«Parco sì, ma non così». Nello Musumeci riunisce i venti sindaci dei Comuni ricadenti nell’area protetta alla vigilia di Natale. L’attualità, fatta di inchieste e continue polemiche sulla governance del vulcano Etna, chiama infatti il governo regionale alla reazione immediata. E il presidente, protagonista in veste di guida della provincia di Catania durante le emergenze etnee del 2001-2002, non si sottrae. C’è un processo riformatore da mettere finalmente in atto, dopo quasi un anno di commissariamento del Parco. Ma anche perché tutti i nodi di un sistema istituzionale segnato da conflitti di competenze e frammentazione sono ormai venuti al pettine. «Non è possibile gestire il vulcano come fosse una chiesa di campagna, fra campanilismi e operatori che pensano al loro orticello», incalza il governatore. Davanti a lui ci sono i venti amministratori locali, ma anche la Protezione civile regionale, gli assessori a Territorio, Turismo e Infrastrutture e altri dirigenti. Una folla di attori – e mancano altri enti con responsabilità sul vulcano l’ex Provincia, la prefettura, il collegio delle guide, le forze dell’ordine, l’ex Azienda foreste demaniali – che finora non è riuscita a tradursi in sinergia virtuosa.
Ecco perché Nello Musumeci aveva già lanciato l’idea di «un’authority» che possa fungere da regia unica nel governo del territorio. «Immagino un unico soggetto che agisca in forza delle delega di tutti gli altri enti – ha specificato il presidente – affiancato da due impiegati prestati dalla Regione». C’è da rimediare ai tanti errori del passato: «È mancata non l’intraprendenza del privato ma il controllo dell’ente pubblico, che avrebbe dovuto pianificare, controllare, e dire qualche no». Non è il solo passaggio che Musumeci dedica agli attori di matrice non pubblica: «I privati talvolta sono andati oltre le loro competenze con la complicità di soggetti istituzionali», sottolinea, facendo andare subito il pensiero allo scandalo che di recente ha travolto Francesco Russo Morosoli, il patron della funivia dell’Etna. Negli ultimi anni, ad esempio, è stato proprio l’impasse sulla liberalizzazione dell’accesso alle zone sommitali, fino all’anno scorso gestito sia a nord che a sud dalle società di quel gruppo imprenditoriale, a essere contestato dall’Antitrust per la sua natura anticoncorrenziale. «Ma le inchieste – chiosa Musumeci – non ci riguardano, adesso dobbiamo ricominciare daccapo e servono forse nuove regole». Una revisione delle legge istitutiva del Parco viene tirata in ballo, così come la riperimetrazione dei confini e una rivisitazione della burocrazia dell’ente, falcidiata dai pensionamenti.

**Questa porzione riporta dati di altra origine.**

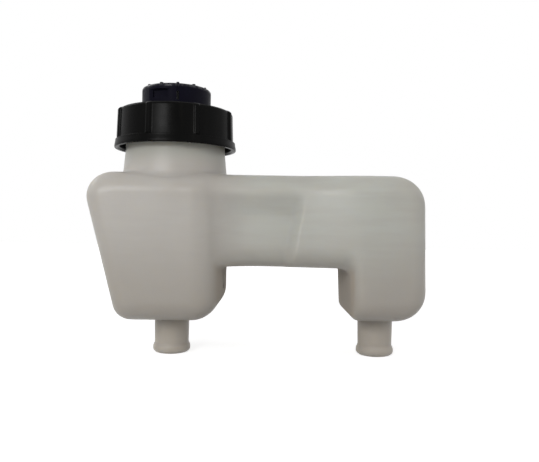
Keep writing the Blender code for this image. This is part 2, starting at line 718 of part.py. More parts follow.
def make_strainer(material):
    """The basket that hangs in the neck and catches dirt as fluid is poured in."""
    top = STRAINER_Z + STRAINER_FLANGE_THICKNESS
    bottom = top - STRAINER_DEPTH
    profile = [
        (STRAINER_BOTTOM_RADIUS, bottom),
        (STRAINER_TOP_RADIUS, STRAINER_Z - STRAINER_COLLAR),
        (STRAINER_TOP_RADIUS, STRAINER_Z),
        (STRAINER_FLANGE_RADIUS, STRAINER_Z),
        (STRAINER_FLANGE_RADIUS, top),
    ]
    strainer = add_object("strainer", turned(profile, ROUND_STEPS, NECK_X), material)
    hollow = turned(
        [
            (STRAINER_BOTTOM_RADIUS - STRAINER_WALL, bottom + STRAINER_WALL),
            (STRAINER_TOP_RADIUS - STRAINER_WALL, STRAINER_Z - STRAINER_COLLAR),
            (STRAINER_TOP_RADIUS - STRAINER_WALL, top + CUT_OVER),
        ],
        ROUND_STEPS, NECK_X,
    )
    boolean(strainer, add_cutter("strainer_hollow", hollow), "DIFFERENCE")
    axis = Vector((NECK_X, 0.0, 0.0))
    slots = bmesh.new()
    inside, outside = STRAINER_BOTTOM_RADIUS - 2 * STRAINER_WALL, STRAINER_TOP_RADIUS + STRAINER_WALL
    for k in range(STRAINER_SLOTS):
        way = direction(360.0 * (k + 0.5) / STRAINER_SLOTS)
        add_box(slots, axis + way * (inside + outside) / 2, way, outside - inside,
                STRAINER_SLOT_WIDTH, bottom + STRAINER_SLOT_BOTTOM, top - STRAINER_SLOT_TOP)
    boolean(strainer, add_cutter("strainer_slots", slots), "DIFFERENCE")
    holes = bmesh.new()
    hole_circle = STRAINER_BOTTOM_RADIUS - STRAINER_HOLE_INSET
    for k in range(STRAINER_HOLES):
        centre = axis + direction(360.0 * k / STRAINER_HOLES) * hole_circle
        rows = [
            [
                holes.verts.new((
                    centre.x + STRAINER_HOLE_RADIUS * math.cos(math.tau * j / STRAINER_HOLE_STEPS),
                    centre.y + STRAINER_HOLE_RADIUS * math.sin(math.tau * j / STRAINER_HOLE_STEPS),
                    height,
                ))
                for j in range(STRAINER_HOLE_STEPS)
            ]
            for height in (bottom - STRAINER_WALL, bottom + 2 * STRAINER_WALL)
        ]
        grid_faces(holes, rows)
        holes.faces.new(rows[0])
        holes.faces.new(rows[1])
    boolean(strainer, add_cutter("strainer_holes", holes), "DIFFERENCE")
    return strainer


def make_gasket(material):
    """The flat rubber ring that seals the cap to the neck."""
    profile = [
        (GASKET_INNER_RADIUS, GASKET_Z),
        (GASKET_OUTER_RADIUS, GASKET_Z),
        (GASKET_OUTER_RADIUS, GASKET_Z + GASKET_THICKNESS),
        (GASKET_INNER_RADIUS, GASKET_Z + GASKET_THICKNESS),
    ]
    return add_object("neck_gasket", turned(profile, ROUND_STEPS, NECK_X, hollow=True), material)


def make_inner_cap(material):
    """The vented cap that stands through the ring: a flange, a knob with two flats, and a skirt."""
    knob_top = RING_TOP_Z + CAP_KNOB_HEIGHT - RING_TOP_THICKNESS - SEAT_GAP
    flange_top = CAP_Z + CAP_FLANGE_THICKNESS
    profile = [
        (CAP_SKIRT_RADIUS, CAP_Z - CAP_SKIRT_DEPTH),
        (CAP_SKIRT_RADIUS, CAP_Z),
        (CAP_FLANGE_RADIUS, CAP_Z),
        (CAP_FLANGE_RADIUS, flange_top),
        (CAP_KNOB_RADIUS, flange_top),
        *arc(CAP_KNOB_RADIUS - CAP_KNOB_EDGE, knob_top - CAP_KNOB_EDGE, CAP_KNOB_EDGE, 0.0, 90.0, 3),
    ]
    cap = add_object("inner_cap", turned(profile, ROUND_STEPS, NECK_X), material)
    skirt_bore = CAP_SKIRT_RADIUS - CAP_WALL
    groove = skirt_bore + BAFFLE_GROOVE_DEPTH
    skirt_bottom = CAP_Z - CAP_SKIRT_DEPTH
    groove_bottom = skirt_bottom + BAFFLE_LIP
    groove_top = groove_bottom + BAFFLE_THICKNESS + 2 * SEAT_GAP
    hollow = turned(
        [
            (skirt_bore, skirt_bottom - CUT_OVER),
            (skirt_bore, groove_bottom),
            (groove, groove_bottom),
            (groove, groove_top),
            (skirt_bore, groove_top),
            (skirt_bore, knob_top - CAP_CROWN_THICKNESS),
        ],
        ROUND_STEPS, NECK_X,
    )
    boolean(cap, add_cutter("inner_cap_hollow", hollow), "DIFFERENCE")
    axis = Vector((NECK_X, 0.0, 0.0))
    flats = bmesh.new()
    flat_distance = CAP_KNOB_RADIUS - CAP_FLAT_DEPTH
    flat_depth = 2 * CAP_FLAT_DEPTH
    for turn in (0.0, 180.0):
        way = direction(CAP_FLAT_DIRECTION + turn)
        add_box(flats, axis + way * (flat_distance + flat_depth / 2), way, flat_depth,
                CAP_KNOB_RADIUS * 2, RING_TOP_Z + SEAT_GAP, knob_top - CAP_CROWN_THICKNESS)
    boolean(cap, add_cutter("inner_cap_flats", flats), "DIFFERENCE")
    vents = bmesh.new()
    vent_top = knob_top - CAP_CROWN_THICKNESS - CAP_WALL / 2
    for turn in (0.0, 180.0):
        way = direction(CAP_VENT_DIRECTION + turn)
        add_box(vents, axis + way * CAP_KNOB_RADIUS, way, 3 * CAP_WALL, CAP_VENT_WIDTH,
                vent_top - CAP_VENT_HEIGHT, vent_top)
    boolean(cap, add_cutter("inner_cap_vents", vents), "DIFFERENCE")
    ribs = bmesh.new()
    rib_middle = CAP_KNOB_RADIUS - CAP_KNOB_EDGE - CAP_RIB_LENGTH / 2
    for k in range(CAP_RIBS):
        way = direction(CAP_VENT_DIRECTION + 360.0 * k / CAP_RIBS)
        add_box(ribs, axis + way * rib_middle, way, CAP_RIB_LENGTH, CAP_RIB_WIDTH,
                knob_top - CAP_RIB_HEIGHT, knob_top + CAP_RIB_HEIGHT)
    boolean(cap, add_cutter("inner_cap_ribs", ribs), "UNION")
    return cap


def make_baffle(material):
    """The disc that keeps splashes from the vent, with one small hole off its middle."""
    low = CAP_Z - CAP_SKIRT_DEPTH + BAFFLE_LIP + SEAT_GAP
    radius = CAP_SKIRT_RADIUS - CAP_WALL + BAFFLE_GROOVE_DEPTH - SEAT_GAP
    disc = turned([(radius, low), (radius, low + BAFFLE_THICKNESS)], ROUND_STEPS, NECK_X)
    baffle = add_object("vent_baffle", disc, material)
    hole = turned([(BAFFLE_HOLE_RADIUS, low - CUT_OVER), (BAFFLE_HOLE_RADIUS, low + CUT_OVER)],
                  BAFFLE_HOLE_STEPS, NECK_X + BAFFLE_HOLE_OFFSET)
    boolean(baffle, add_cutter("baffle_hole", hole), "DIFFERENCE")
    return baffle


def ring_stations():
    """Angles round the ring, each with how far the ribs stand out there, from 0 to 1."""
    sector = 360.0 / RING_RIBS
    half_rib = math.degrees(RING_RIB_WIDTH / 2 / RING_PANEL_RADIUS)
    chamfer = math.degrees(RING_RIB_CHAMFER / RING_PANEL_RADIUS)
    stations = []
    for k in range(RING_RIBS):
        middle = RING_RIB_DIRECTION + sector * (k + 0.5)
        stations += [
            (middle - half_rib - chamfer, 0.0),
            (middle - half_rib, 1.0),
            (middle + half_rib, 1.0),
            (middle + half_rib + chamfer, 0.0),
        ]
        plain = sector - 2 * (half_rib + chamfer)
        stations += [(middle + half_rib + chamfer + plain * j / 4, 0.0) for j in (1, 2, 3)]
    return stations


def make_ring(material):
    """The screwed ring: a ribbed wall with a flared lip, a top with a round hole, and a thread."""
    hole = CAP_KNOB_RADIUS + RING_HOLE_CLEARANCE
    proud = RING_RIB_PROUD
    wall = RING_PANEL_RADIUS
    lip_bore = RING_LIP_RADIUS - RING_LIP_THICKNESS
    top_wall = wall - RING_DRAFT
    top_round = arc(top_wall - RING_TOP_EDGE, RING_TOP_Z - RING_TOP_EDGE, RING_TOP_EDGE, 0.0, 90.0, 3)
    # Each point: radius, height and how much of the ribs' height it takes at a rib
    profile = [
        (lip_bore, RING_LIP_Z, 0.0),
        (RING_LIP_RADIUS - RING_LIP_BEVEL, RING_LIP_Z, 0.0),
        (RING_LIP_RADIUS, RING_LIP_Z + RING_LIP_BEVEL, 0.0),
        (wall + proud, RING_FLARE_Z - RING_LEDGE, 0.0),
        (wall + proud, RING_FLARE_Z, 0.0),
        (wall, RING_FLARE_Z, proud),
        (top_round[0][0], top_round[0][1], proud),
        (top_round[1][0], top_round[1][1], proud * 0.8),
        (top_round[2][0], top_round[2][1], proud * 0.3),
        (top_round[3][0], top_round[3][1], 0.0),
        (hole, RING_TOP_Z, 0.0),
        (hole, RING_UNDERSIDE_Z, 0.0),
        (RING_BORE_RADIUS, RING_UNDERSIDE_Z, 0.0),
        (RING_BORE_RADIUS, RING_FLARE_Z, 0.0),
    ]
    bm = bmesh.new()
    rows = []
    for radius, height, rib in profile:
        row = []
        for angle, share in ring_stations():
            place = direction(angle) * (radius + rib * share)
            row.append(bm.verts.new((NECK_X + place.x, place.y, height)))
        rows.append(row)
    grid_faces(bm, rows, closed_rows=True)
    ring = add_object("cap_ring", bm, material)
    # The ring's ridge bears up against the underside of the neck's ridge when the cap is tight
    helix_z = NECK_THREAD_START_Z - (THREAD_ROOT_WIDTH + THREAD_CREST_WIDTH) / 2 - SEAT_GAP
    start_turn = (RING_FLARE_Z + THREAD_ROOT_WIDTH / 2 - helix_z) / THREAD_PITCH
    crest = NECK_RADIUS + RING_THREAD_CLEARANCE
    thread = helical_ridge(NECK_X, RING_BORE_RADIUS, crest, helix_z, start_turn, RING_THREAD_TURNS,
                           RING_RIB_PROUD / 2)
    boolean(ring, add_cutter("ring_thread_form", thread), "UNION")
    return ring


def main():
    for obj in list(bpy.data.objects):
        bpy.data.objects.remove(obj)
    natural = make_material("natural translucent plastic", (0.62, 0.60, 0.55), 0.42)
    white = make_material("white plastic", (0.70, 0.70, 0.67), 0.50)
    black = make_material("black plastic", (0.012, 0.012, 0.010), 0.38)
    navy = make_material("dark blue plastic", (0.012, 0.012, 0.035), 0.40)
    rubber = make_material("black rubber", (0.010, 0.010, 0.010), 0.80)
    make_tank(natural)
    make_strainer(white)
    make_gasket(rubber)
    make_inner_cap(navy)
    make_baffle(navy)
    make_ring(black)


main()
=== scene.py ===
"""The looks of a brake fluid reservoir: a translucent moulded tank with two chambers, closed by a
black screwed ring that holds down a dark vented inner cap.

Metres, +Z up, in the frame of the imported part. Each section makes one piece, in the order in which
the reservoir is put together: tank, strainer, gasket, baffle, inner cap, ring.
"""

import math

import bmesh
import bpy
import numpy as np
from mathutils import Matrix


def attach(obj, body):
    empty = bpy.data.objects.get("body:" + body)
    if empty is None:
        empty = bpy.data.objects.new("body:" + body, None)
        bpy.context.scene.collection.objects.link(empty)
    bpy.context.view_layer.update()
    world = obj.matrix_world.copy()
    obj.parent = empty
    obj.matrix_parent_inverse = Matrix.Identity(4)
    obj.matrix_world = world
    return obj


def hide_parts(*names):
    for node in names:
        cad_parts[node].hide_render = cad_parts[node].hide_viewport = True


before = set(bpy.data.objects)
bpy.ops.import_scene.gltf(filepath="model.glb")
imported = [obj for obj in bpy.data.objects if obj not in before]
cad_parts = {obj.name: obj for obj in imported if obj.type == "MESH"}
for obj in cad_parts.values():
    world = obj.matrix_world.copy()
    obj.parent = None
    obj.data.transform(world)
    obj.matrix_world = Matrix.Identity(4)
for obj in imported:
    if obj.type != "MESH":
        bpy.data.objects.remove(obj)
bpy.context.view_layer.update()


# The camera stands level before the tank's long side, at the height of the bridge, and is turned a
# little about its own axis. At the part, its view is seven quarters as wide as the part.
PHOTO_WIDTH = 539
FOCAL_LENGTH_IN_PIXELS = 560
SENSOR_WIDTH = 36.0
CAMERA_PLACE = (0.004975, -0.2352, 0.0509)
CAMERA_ROLL = -0.9
NEAREST_SEEN = 0.01


def placed(name, data):
    """A new object of the scene, at the origin, with its data under the same name."""
    data.name = name
    item = bpy.data.objects.new(name, data)
    bpy.context.scene.collection.objects.link(item)
    return item


camera_data = bpy.data.cameras.new("camera")
camera_data.sensor_width = SENSOR_WIDTH
camera_data.lens = SENSOR_WIDTH * FOCAL_LENGTH_IN_PIXELS / PHOTO_WIDTH
camera_data.clip_start = NEAREST_SEEN
camera = placed("camera", camera_data)
camera.location = CAMERA_PLACE
camera.rotation_euler = (math.radians(90.0), math.radians(CAMERA_ROLL), 0.0)
bpy.context.scene.camera = camera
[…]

Il presidente sferza così i sindaci che, a loro volta, portano l’attenzione sul primo dei tasti dolenti: la futura presidenza dell’ente Parco. A febbraio Musumeci detronizzò la crocettiana Marisa Mazzaglia e, da allora, si è erano susseguiti gli appelli dei Comuni affinché il nuovo presidente non venisse «calato dall’alto». «Non è di poltrone che vorrei parlare», risponde il governatore dopo gli interventi dei sindaci di Adrano, Pedara, Piedimonte, Maletto, Santa Maria di Licodia e Linguaglossa. Per poi cercare il contropiede: «Entro il 15 gennaio fatemi avere una terna di nomi condivisa all’unanimità, fra questi il governo sceglierà il futuro presidente». Proposta accolta positivamente da tutti e che ha pure un precedente, risalente all’era di Totò Cuffaro: l’allora assessore regionale Bartolo Pellegrino chiese ai sindaci tre nomi tra cui sarebbe poi stato scelto Cettino Bellia, allora primo cittadino di Castiglione.
In sala c’è anche uno dei candidati da mesi in pole, l’ex sindaco di Belpasso Carlo Caputo. La sua vicinanza al presidente, da membro di Diventerà bellissima, lo ha portato a essere fra gli invitati-uditori della riunione, ma c’è anche chi sussurra che la sua inconferibilità, dovuta al fresco mandato da amministratore, potrebbe anche essere già venuta meno. La futura terna potrebbe poi mettere in gioco figure finora fuori dal totonomine, magari più tecniche, oppure condurre a vecchie conoscenze della politica locale. Musumeci, intanto, sul caso Etna sembra proprio volerci mettere la faccia: «Abbiamo una Ferrari chiusa nel garage e questo non ce lo possiamo più permettere».